*EXERCISE TASK*
Look below for the line containing "bpy.data.objects.remove(obj)"; from there through the line containing "MILLIMETRE = 0.001", both lines included, please set down each line exactly and nothing else.

*INFORMATION SUPPLIED*
......
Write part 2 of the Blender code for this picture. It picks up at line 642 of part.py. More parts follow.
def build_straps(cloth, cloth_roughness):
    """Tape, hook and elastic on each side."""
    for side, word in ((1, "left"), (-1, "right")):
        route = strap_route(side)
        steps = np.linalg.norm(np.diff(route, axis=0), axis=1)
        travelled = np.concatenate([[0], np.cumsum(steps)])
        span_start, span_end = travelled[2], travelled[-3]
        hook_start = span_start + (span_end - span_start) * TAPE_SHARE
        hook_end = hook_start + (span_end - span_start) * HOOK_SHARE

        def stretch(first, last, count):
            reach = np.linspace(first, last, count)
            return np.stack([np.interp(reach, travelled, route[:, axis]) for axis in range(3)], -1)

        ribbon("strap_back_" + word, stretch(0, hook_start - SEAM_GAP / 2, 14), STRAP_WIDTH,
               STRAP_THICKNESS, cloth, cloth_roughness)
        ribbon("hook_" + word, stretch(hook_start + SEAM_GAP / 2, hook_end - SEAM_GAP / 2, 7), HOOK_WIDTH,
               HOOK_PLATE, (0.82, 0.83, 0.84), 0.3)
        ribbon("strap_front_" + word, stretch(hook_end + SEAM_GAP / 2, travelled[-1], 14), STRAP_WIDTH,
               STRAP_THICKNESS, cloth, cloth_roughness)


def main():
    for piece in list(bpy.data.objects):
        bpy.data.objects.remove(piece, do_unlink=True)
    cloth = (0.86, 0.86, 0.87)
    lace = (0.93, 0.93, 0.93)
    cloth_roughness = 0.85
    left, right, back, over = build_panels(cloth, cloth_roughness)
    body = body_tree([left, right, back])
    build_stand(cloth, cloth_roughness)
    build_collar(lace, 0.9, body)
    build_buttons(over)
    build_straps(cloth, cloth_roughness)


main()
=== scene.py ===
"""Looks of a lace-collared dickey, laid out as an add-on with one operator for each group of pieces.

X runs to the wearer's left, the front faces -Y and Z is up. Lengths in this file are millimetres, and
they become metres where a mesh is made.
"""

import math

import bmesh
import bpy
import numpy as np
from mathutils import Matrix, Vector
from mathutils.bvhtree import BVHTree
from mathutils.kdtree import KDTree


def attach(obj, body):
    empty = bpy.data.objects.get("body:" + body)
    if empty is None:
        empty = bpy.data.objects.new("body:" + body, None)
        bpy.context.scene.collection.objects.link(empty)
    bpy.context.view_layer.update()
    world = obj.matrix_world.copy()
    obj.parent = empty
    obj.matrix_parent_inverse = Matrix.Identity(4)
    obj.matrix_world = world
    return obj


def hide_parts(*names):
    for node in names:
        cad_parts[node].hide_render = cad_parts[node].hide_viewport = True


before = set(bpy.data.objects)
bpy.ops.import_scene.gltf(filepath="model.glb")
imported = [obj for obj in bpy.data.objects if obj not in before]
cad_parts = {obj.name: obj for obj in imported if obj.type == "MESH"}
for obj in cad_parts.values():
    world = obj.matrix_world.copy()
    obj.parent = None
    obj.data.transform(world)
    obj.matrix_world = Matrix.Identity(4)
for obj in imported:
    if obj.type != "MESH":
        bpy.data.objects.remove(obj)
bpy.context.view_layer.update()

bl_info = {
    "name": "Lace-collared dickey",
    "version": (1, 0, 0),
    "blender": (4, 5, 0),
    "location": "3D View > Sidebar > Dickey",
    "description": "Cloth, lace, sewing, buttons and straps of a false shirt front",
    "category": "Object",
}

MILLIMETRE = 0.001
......
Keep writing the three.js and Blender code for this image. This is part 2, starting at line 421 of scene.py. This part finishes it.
......
*THE OUTPUT*
        bpy.data.objects.remove(obj)
bpy.context.view_layer.update()

bl_info = {
    "name": "Lace-collared dickey",
    "version": (1, 0, 0),
    "blender": (4, 5, 0),
    "location": "3D View > Sidebar > Dickey",
    "description": "Cloth, lace, sewing, buttons and straps of a false shirt front",
    "category": "Object",
}

MILLIMETRE = 0.001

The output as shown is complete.